D Come ti rapporti all’oggetto disco, anche a livello personale?

Tutto ciò che è immateriale mi lascia freddo. Banalmente, un boomer come me potrebbe dirti che la soddisfazione di ascoltare un vinile o un CD leggendo le note di copertina è impagabile. In realtà, la questione è un po’ più complessa: l’immaterialità è il modo migliore di non lasciare traccia. Niente supporti, niente memoria collettiva. È un po’ come le fotografie: una volta le stampavamo e le raccoglievamo negli album, e ancora oggi possiamo guardarle ed emozionarci. Con i file digitali non conserviamo nulla, perché di solito a un certo punto cancelliamo dati per liberare la memoria dello smartphone, o accade che lo smarphone si rompa, o che lo perdi. E pezzi della tua vita scompaiono per sempre.

D Come ultima domanda, forse banale, ti chiedo una tua Top five o Top ten dei jazzmen più amati e, se ti va, tre dischi da isola deserta.

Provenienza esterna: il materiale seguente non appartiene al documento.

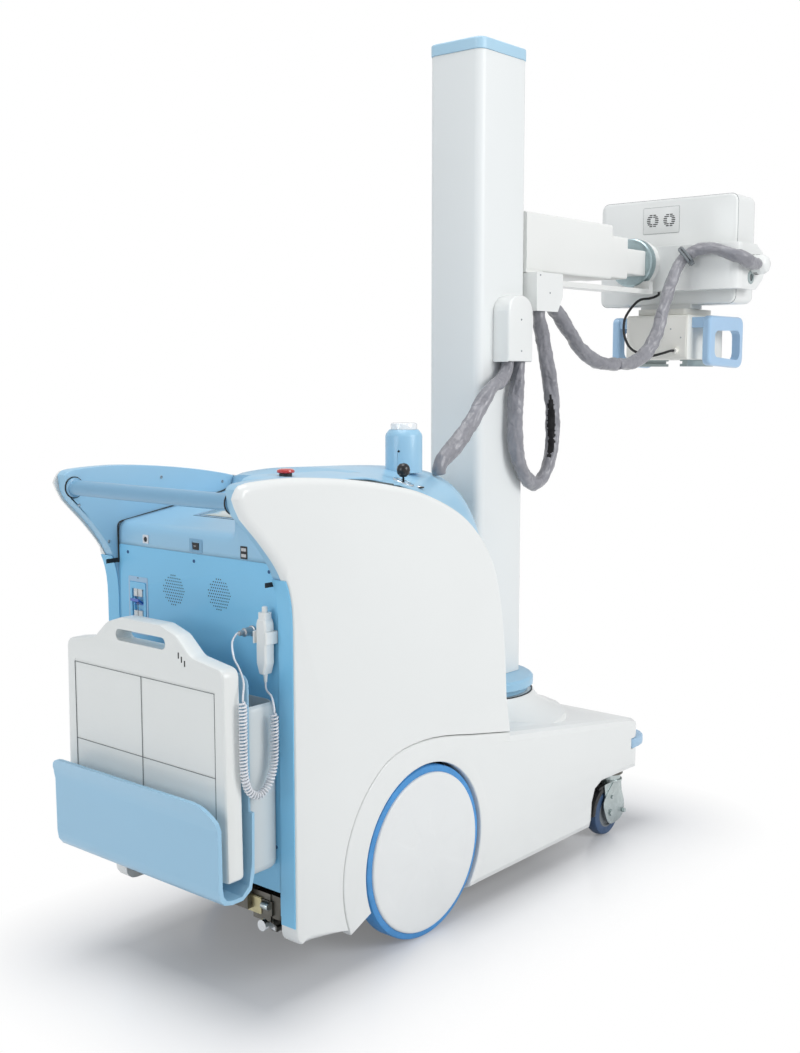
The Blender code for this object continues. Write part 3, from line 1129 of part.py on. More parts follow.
def cords():
    cord("handset_lead", HAND_LEAD, CORD_R, WHITE, 3.0)
    cord("handset_coil", HAND_COIL, COIL_R, WHITE, 2.0)
    cord("handset_tail", HAND_TAIL, CORD_R, WHITE, 3.0)
    cord("body_hose", BODY_HOSE, SLEEVE_R, SLEEVE, 1.6)
    cord("column_hose", COLUMN_HOSE, SLEEVE_R, SLEEVE, 1.6)
    cord("arm_hose", ARM_HOSE, SLEEVE_R, SLEEVE, 1.6)
    cord("head_hose", HEAD_HOSE, SLEEVE_R, SLEEVE, 1.6)
    cord("light_lead", LIGHT_LEAD, LEAD_R, DARK, 3.0)


def build():
    for side in (-1, 1):
        side_panel(side)
        wing_liner(side)
        wheel(side)
        caster(side)
        collimator_handle(side)
        knob(side)
    body_shell()
    top_controls()
    rear_panel()
    breaker_toggle()
    handle_bar()
    base_cover()
    front_bumper()
    base_frame()
    brake_pedal()
    power_unit()
    column_parts()
    hood_lower()
    arm_parts()
    hood_upper()
    trunnion()
    yoke()
    housing()
    collimator()
    flat_detector()
    detector_bin()
    storage_box()
    hand_switch()
    cords()


build()
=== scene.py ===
"""Looks for the mobile radiography unit: camera, light, cords, surfaces and small details."""
import bmesh
import bpy
import json
from math import cos, pi, radians, sin, sqrt
from mathutils import Matrix, Vector, noise

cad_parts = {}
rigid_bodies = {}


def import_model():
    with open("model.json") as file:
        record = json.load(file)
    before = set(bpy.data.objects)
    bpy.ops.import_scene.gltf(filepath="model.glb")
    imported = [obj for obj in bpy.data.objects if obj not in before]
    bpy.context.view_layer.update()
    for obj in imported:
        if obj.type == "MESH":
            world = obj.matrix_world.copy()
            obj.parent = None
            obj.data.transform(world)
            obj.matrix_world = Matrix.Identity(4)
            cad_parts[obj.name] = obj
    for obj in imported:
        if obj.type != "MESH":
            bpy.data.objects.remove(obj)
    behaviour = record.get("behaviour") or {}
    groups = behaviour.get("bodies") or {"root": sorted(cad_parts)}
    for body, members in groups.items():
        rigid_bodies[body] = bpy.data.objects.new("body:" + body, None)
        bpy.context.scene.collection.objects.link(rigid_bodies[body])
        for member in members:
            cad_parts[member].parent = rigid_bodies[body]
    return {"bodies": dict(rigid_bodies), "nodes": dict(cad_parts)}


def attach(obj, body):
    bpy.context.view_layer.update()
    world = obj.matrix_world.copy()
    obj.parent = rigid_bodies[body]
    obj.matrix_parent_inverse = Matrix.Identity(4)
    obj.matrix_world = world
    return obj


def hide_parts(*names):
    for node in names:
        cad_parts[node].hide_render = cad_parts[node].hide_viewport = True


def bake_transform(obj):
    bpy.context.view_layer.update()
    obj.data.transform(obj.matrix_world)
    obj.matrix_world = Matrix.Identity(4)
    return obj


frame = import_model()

NODES = frame["nodes"]
BODY_OF = {n: b for b, o in frame["bodies"].items() for n in NODES if NODES[n].parent == o}
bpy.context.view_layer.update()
SHIFT = Vector((-1.0495, 0.038, 0.0))  # from distances behind the detector to the part's own frame


SIDES = ((-1, "right"), (1, "left"))


def P(x, y, z):
    return Vector((x, y, z)) + SHIFT


def placed(name, data):
    """A new object in the scene."""
    item = bpy.data.objects.new(name, data)
    bpy.context.scene.collection.objects.link(item)
    return item


# Camera

cam = bpy.data.cameras.new("camera")
cam.lens = 44.2
cam.sensor_width = 36
cam.sensor_fit = "AUTO"
eye = placed("camera", cam)
eye.location = (-2.61168, -1.95221, 1.22849)
eye.rotation_euler = (radians(83.143), 0, radians(-49.7))
bpy.context.scene.camera = eye
bpy.context.scene.view_settings.view_transform = "Standard"


# Materials: every one is built from object coordinates, so it needs no unwrapping

def srgb(r, g, b):
    out = []
    for c in (r, g, b):
        c /= 255
        out.append(c / 12.92 if c <= 0.04045 else ((c + 0.055) / 1.055) ** 2.4)
    return tuple(out)


class Nodes:
    """Adds and joins nodes in the tree of a material or of the world."""

    def __init__(self, owner):
        owner.use_nodes = True
        self.tree = owner.node_tree

    def feed(self, slot, value):
        if isinstance(value, bpy.types.NodeSocket):
            self.tree.links.new(value, slot)
        else:
            slot.default_value = value

    def node(self, kind, slots=None, **settings):
        made = self.tree.nodes.new("ShaderNode" + kind)
        for key, value in settings.items():
            setattr(made, key, value)
        for key, value in (slots or {}).items():
            self.feed(made.inputs[key], value)
        return made

    def maths(self, kind, *values):
        return self.node("Math", dict(enumerate(values)), operation=kind).outputs[0]


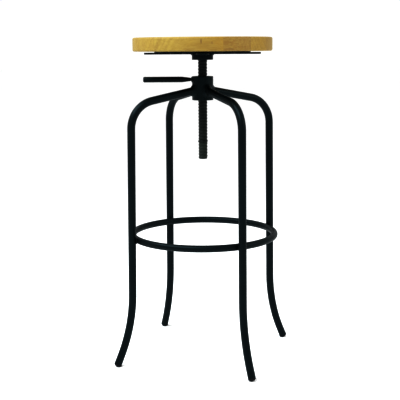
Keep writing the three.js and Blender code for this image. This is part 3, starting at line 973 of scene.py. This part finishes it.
def stud_hole():
    hole = turned([(0, SPINDLE_RADIUS / 2), (STUD_RADIUS + GAP, SPINDLE_RADIUS / 2),
                   (STUD_RADIUS + GAP, BOSS_FACE + 5 * MM), (0, BOSS_FACE + 5 * MM)], 40)
    return mesh_of("stud_hole", [moved(hole, LEVER_PLACE)])


def build_hub():
    low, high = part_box("hub_sleeve")
    inner = HUB_RADIUS - HUB_WALL
    sleeve = turned_tube(inner, HUB_RADIUS, low.z, high.z, edge=0.8 * MM, sides=120)
    mesh = without(mesh_of("sleeve", [sleeve]), stud_hole())
    show("hub", mesh, FRAME_BLACK, "frame", ["hub_sleeve"])

    boss = turned([
        (0, BOSS_ROOT), (BOSS_RADIUS, BOSS_ROOT),
        *arc(BOSS_RADIUS - BOSS_EDGE, BOSS_FACE - BOSS_EDGE, BOSS_EDGE, 0, 90), (0, BOSS_FACE),
    ], 56)
    boss_mesh = mesh_of("boss", [moved(boss, LEVER_PLACE)])
    show("lever_boss", without(boss_mesh, stud_hole()), FRAME_BLACK, "frame", ["lock_boss"])

    angles = ring_angles(180)
    across, up = BOSS_RADIUS * np.cos(angles), BOSS_RADIUS * np.sin(angles)
    reach = np.sqrt(HUB_RADIUS ** 2 - across ** 2)
    corner, _ = moved((np.stack([reach, across, up + LEVER_HEIGHT], 1), []), about_z(LEVER_TURN))
    way = (math.cos(LEVER_TURN), math.sin(LEVER_TURN), 0)
    bar = RoundBar((0, 0, LEVER_HEIGHT), way, BOSS_RADIUS, (0, BOSS_FACE - 0.6 * MM))
    sleeve_side = RoundBar((0, 0, 0), (0, 0, 1), HUB_RADIUS, (low.z + 1 * MM, high.z - 0.7 * MM))
    bead = fillet_bead(corner, sleeve_side, bar, BOSS_WELD, ripples=18, bulge=0.0)
    show("boss_weld", mesh_of("boss_weld", [bead], 60), FRAME_BLACK, "frame")


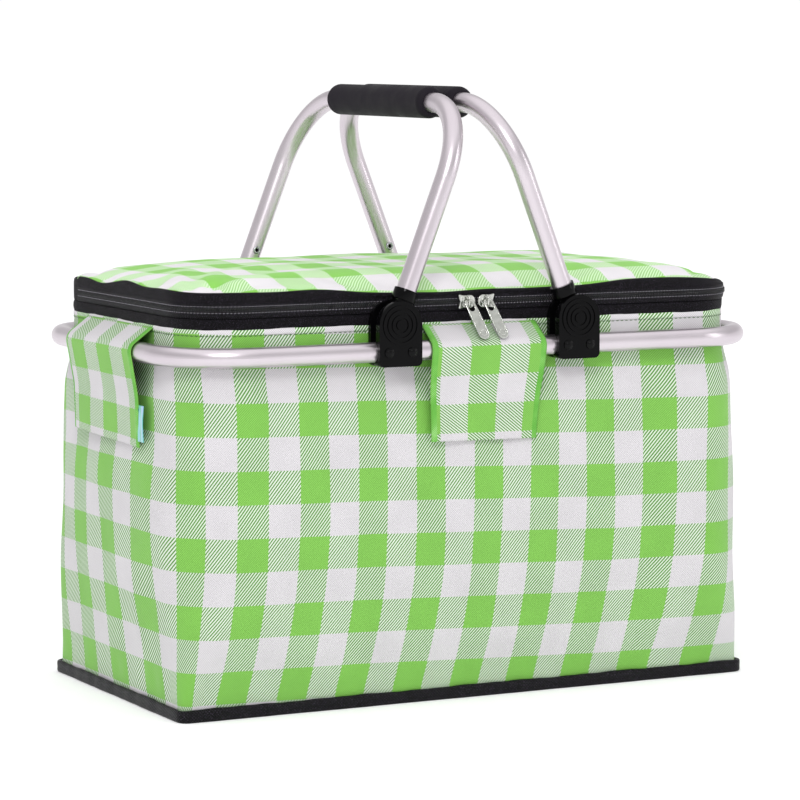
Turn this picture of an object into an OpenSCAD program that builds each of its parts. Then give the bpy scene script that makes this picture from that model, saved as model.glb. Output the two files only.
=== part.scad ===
// Insulated picnic basket: soft cooler bag hung in a folding aluminium frame with two swing handles.
// Millimetres, +Z up, length along X, front towards -Y, origin at the centre of the base on the floor.

/* [Bag] */
// Length of the base over its binding
base_length = 480; // [460:2:500]
// Depth of the base over its binding
base_depth = 248; // [240:2:256]
// Height of the seam where the wall fabric meets the black band
wall_top = 286; // [284:1:288]
// Height of the sewn binding round the base
binding_height = 10; // [8:1:14]
// Thickness of the woven outer fabric
fabric = 1.2; // [1:0.1:1.5]
// Thickness of the insulating foam in the walls
foam = 6; // [4:1:7]
// Thickness of the rigid board in the floor
board = 3; // [2:0.5:4]

/* [Lid] */
// Height of the black band between the wall and the crown of the lid
band_height = 25; // [24:1:27]
// Height of the crown of the lid above the band
lid_crown = 12; // [6:1:16]

/* [Frame] */
// Outer diameter of the aluminium tubes
tube_d = 15; // [14.6:0.1:15.2]
// Wall of the aluminium tubes
tube_wall = 1.2; // [1:0.1:1.6]
// Height of the rim tube's centreline
rim_height = 266; // [265:1:267]
// Corner radius of the rim tube's centreline
rim_corner = 56; // [50:1:60]
// Distance of each handle pivot from the middle of the basket
pivot_x = 75; // [73:1:78]
// Height of the pivots above the rim tube's centreline
pivot_rise = 20; // [20:0.5:21]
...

R Da jazzofilo distratto quale sono, faccio cinque nomi che mi danno sempre piacere e conforto: Miles Davis, Louis Armstrong, Thelonious Monk, Nina Simone e Bill Evans. Sull’isola deserta però porterei probabilmente un disco di Zappa, uno di Dylan e la collana Napoletana di Roberto Murolo. Perché, fra le altre cose, nel mio tortuoso viaggio ho imparato che la canzone napoletana è un po’ il nostro blues.